Due to the prevalence of mainstream EDM today, most of the younger generation have a singular concept of what dance music is. What do you think can be done to bring awareness of underground dance music to a wider audience?

This is a question I get a lot. There is two sides to it for me. One train of thought is to adopt a proactive attitude of attempting to help them understand the scene by organising events at places that they patronise often, like SCAPE, Esplanade and even College Halls, basically just making it easily accessible. That is what I think promoters can do and which is, already, I think happening in some form. Now, we have production workshops and DJ academies offering classes at tertiary levels. This is an example of what we can continue to do.

The other side of it is a different train of thought. The term underground music is self-explanatory. People who are hungry for more will search it out. Letting nature takes its course and for things to grow organically can be a good thing. Ultimately, everyone has their own path. Someone who listens to EDM today may end up getting into underground music in the future if they are curious enough. That does not make them any less cooler than us. The music that we do is for everyone, it is not for a select group of people. It has always been there for everyone, they just need to make a little bit of effort to seek it out.

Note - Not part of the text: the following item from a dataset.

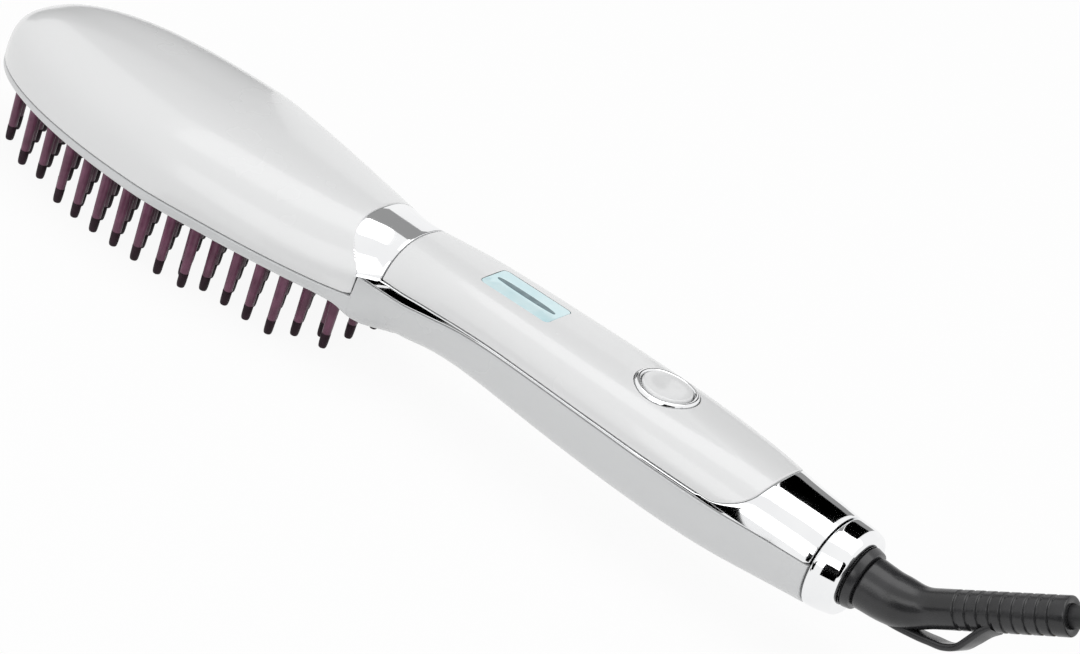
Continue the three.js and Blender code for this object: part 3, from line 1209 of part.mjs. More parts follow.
function leadCurve() {
  const exit = reliefEnd.point.clone().addScaledVector(reliefEnd.along, SEAT_GAP);
  const meet = coilStart.clone().addScaledVector(coilStartDirection, -SEAT_GAP);
  return new THREE.CubicBezierCurve3(
    exit,
    exit.clone().addScaledVector(reliefEnd.along, LEAD_EXIT_PULL),
    meet.clone().addScaledVector(coilStartDirection, -LEAD_MEET_PULL),
    meet,
  );
}

const lead = leadCurve();
addPart('cord_lead', bareGeometry(tube(lead, CORD_RADIUS, CORD_SIDES, LEAD_STEPS)), 'black');
addPart('cord_coil', makeCoil(), 'black');

function makeTie() {
  const inner = COIL_MID_RADIUS - (TURN_PITCH * TURNS_PER_LAYER) / 2 - CORD_RADIUS - TIE_GAP - 0.3;
  const outer = COIL_MID_RADIUS + (TURN_PITCH * TURNS_PER_LAYER) / 2 + CORD_RADIUS + TIE_GAP;
  const height = COIL_Z + TURN_PITCH * (COIL_LAYERS - 1) + CORD_RADIUS + TIE_GAP;
  const x = COIL_CENTRE_X;
  const y = COIL_CENTRE_Y;
  const [x0, x1] = [x + inner - TIE_THICK, x + outer + TIE_THICK];
  const band = toSolid(box(x0, x1, y - TIE_WIDTH / 2, y + TIE_WIDTH / 2, 0, height + TIE_THICK));
  return band.subtract(toSolid(box(x + inner, x + outer, y - TIE_WIDTH, y + TIE_WIDTH, TIE_THICK, height)));
}

addPart('cord_tie', toGeometry(makeTie()), 'black');

const plugEntry = coilFinish.clone().addScaledVector(coilFinishDirection, CORD_END_LENGTH + 2 * SEAT_GAP);
plugEntry.z = PLUG_HEIGHT / 2;
const endStart = coilFinish.clone().addScaledVector(coilFinishDirection, SEAT_GAP);
const endFinish = plugEntry.clone().addScaledVector(coilFinishDirection, -SEAT_GAP);
const endCurve = new THREE.CatmullRomCurve3([
  endStart,
  endStart.clone().addScaledVector(coilFinishDirection, CORD_RADIUS),
  endFinish.clone().addScaledVector(coilFinishDirection, -CORD_RADIUS),
  endFinish,
]);
addPart('cord_end', bareGeometry(tube(endCurve, CORD_RADIUS, CORD_SIDES, 4)), 'black');

// The plug, drawn along +X from its cord entry, then turned onto the cord's line
function makePlugBody() {
  const full = [PLUG_WIDTH / 2, PLUG_HEIGHT / 2];
  const sections = [...PLUG_NECK, [PLUG_GRIP_X, ...full], [PLUG_LENGTH - PLUG_EDGE, ...full],
    [PLUG_LENGTH, ...full.map((size) => size - PLUG_EDGE)]];
  const rings = sections.map(([x, half, height]) => {
    const power = x < PLUG_GRIP_X / 2 ? 2 : PLUG_POWER;
    const section = { x, half, seat: 0, top: height, bottom: height, topPower: power, bottomPower: power };
    return sectionRing(section, 20);
  });
  return loft(rings, centreOf(rings[0]), centreOf(rings[rings.length - 1]));
}

const plug = new THREE.Group();
plug.position.copy(plugEntry);
plug.rotation.z = Math.atan2(coilFinishDirection.y, coilFinishDirection.x);
const bladeX = PLUG_LENGTH + SEAT_GAP;
const blades = [-BLADE_SPACING / 2, BLADE_SPACING / 2].map((y) => box(
  bladeX,
  bladeX + BLADE_LENGTH,
  y - BLADE_THICK / 2,
  y + BLADE_THICK / 2,
  -BLADE_WIDTH / 2,
  BLADE_WIDTH / 2,
));
plug.add(addPart('plug_body', makePlugBody(), 'black'));
addEach('plug_blade', blades, 'brass').forEach((blade) => plug.add(blade));
brush.add(plug);

// The origin goes under the middle of brush and strain relief, level with the pin tips
const endLow = reliefEnd.point.x + RELIEF_END_RADIUS * reliefEnd.along.z;
brush.position.set(-(HEAD_WIDEST_X - HEAD_REACH + endLow) / 2, 0, 0);

const scene = new THREE.Group();
scene.add(brush);

export default scene;
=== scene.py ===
"""Hair straightening brush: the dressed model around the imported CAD, in metres."""

import math

import bmesh
import bpy
import numpy as np
from mathutils import Matrix, Vector


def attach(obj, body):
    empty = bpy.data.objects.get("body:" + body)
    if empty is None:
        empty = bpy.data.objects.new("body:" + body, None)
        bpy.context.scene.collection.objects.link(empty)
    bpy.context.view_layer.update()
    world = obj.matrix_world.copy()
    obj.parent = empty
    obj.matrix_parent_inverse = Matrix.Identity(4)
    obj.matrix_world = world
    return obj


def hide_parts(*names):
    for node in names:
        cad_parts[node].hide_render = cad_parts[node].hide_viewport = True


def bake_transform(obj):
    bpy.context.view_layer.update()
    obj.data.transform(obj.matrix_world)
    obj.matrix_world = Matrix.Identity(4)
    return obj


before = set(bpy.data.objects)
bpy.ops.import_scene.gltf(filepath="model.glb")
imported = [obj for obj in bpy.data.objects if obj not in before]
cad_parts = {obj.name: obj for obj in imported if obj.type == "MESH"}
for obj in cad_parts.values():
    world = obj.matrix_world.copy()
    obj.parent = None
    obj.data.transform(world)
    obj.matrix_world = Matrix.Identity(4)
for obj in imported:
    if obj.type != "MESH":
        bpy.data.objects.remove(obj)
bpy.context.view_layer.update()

MM = 0.001
# Sizes below are millimetres, x from the head's tip end; the object's origin lies this far along x
ORIGIN_X = 171.5090209734004

# ---- Camera, at the photograph's angle

CAMERA_PLACE = (358.94, -672.63, 426.49)
CAMERA_RIGHT = (0.764, 0.57, 0.303)
CAMERA_BACK = (0.408, -0.791, 0.459)
CAMERA_LENS = 108.3
CAMERA_CLIP = (0.01, 50)
SENSOR_WIDTH = 36


def link(name, data):
    """A new object in the scene."""
    obj = bpy.data.objects.new(name, data)
    bpy.context.scene.collection.objects.link(obj)
    return obj


def make_camera():
    right = Vector(CAMERA_RIGHT).normalized()
    back = Vector(CAMERA_BACK)
    back = (back - back.dot(right) * right).normalized()
    data = bpy.data.cameras.new("camera")
    data.lens, data.sensor_width, data.sensor_fit = CAMERA_LENS, SENSOR_WIDTH, "HORIZONTAL"
    data.clip_start, data.clip_end = CAMERA_CLIP
    camera = link("camera", data)
    axes = Matrix((right, back.cross(right), back)).transposed().to_4x4()
    axes.translation = Vector(CAMERA_PLACE) * MM
    camera.matrix_world = axes
    bpy.context.scene.camera = camera


make_camera()

# ---- Sizes of the outer form: the CAD's, with neck and handle deeper and the crown flatter, as in the photograph

SEAM = 0.3
HEAD_WIDTH = 64.6
HEAD_WIDEST_X = 68
HEAD_REACH = 73
HEAD_PLAN_POWER = 2.2
CROWN_HEIGHT = 21
CROWN_POWER = 3.3
RIM_HEIGHT = 3
RIM_DEEP_HEIGHT = 4.2
RIM_WALL = 1.6
SHELL_WALL = 2
FLANGE_DEPTH = 4.6
FLANGE_THICK = 1.05
NECK_X = 146
NECK_WIDTH = 30.6
NECK_RISE = 6.2
BELLY_X = 226
BELLY_WIDTH = 34.6
BELLY_RISE = 5
TAIL_X = 283
TAIL_WIDTH = 26.6
TAIL_RISE = 3.9
END_RING_LENGTH = 8.2
END_RING_BORE = 8.3
PIN_STAND = 19.5
PARTING_Z = PIN_STAND + RIM_HEIGHT
AXIS_Z = PARTING_Z + TAIL_RISE
HEAD_HALF = HEAD_WIDTH / 2
NECK_HALF = NECK_WIDTH / 2
NECK_FRONT_X = NECK_X - 12
BED_THICK = 1.4
BED_REAR_X = 136
BED_ROUND_X = 106
BED_BOTTOM_Z = PARTING_Z - SEAM / 2 - FLANGE_THICK - SEAM - BED_THICK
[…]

Lastly, what are the upcoming plans for you and Integrity Records for the rest of 2017?

We will be having our 1st anniversary party for Integrity Records on 8th July 2017 in collaboration with The Council. There will also be a special giveaway so stay tuned for details on our Facebook page! Subsequently, in late July, there will be a special anniversary re-release of one of my best sellers ‘Absolute’ on Integrity Records along with a huge remix by Club Cheval member ‘Panteros666’. I’ve witnessed the remix being dropped on dancefloors here and the reactions have been superb. Also scheduled for release in September is The Model’s debut EP on the label which I’m really excited about. Both are releases you will not want to miss!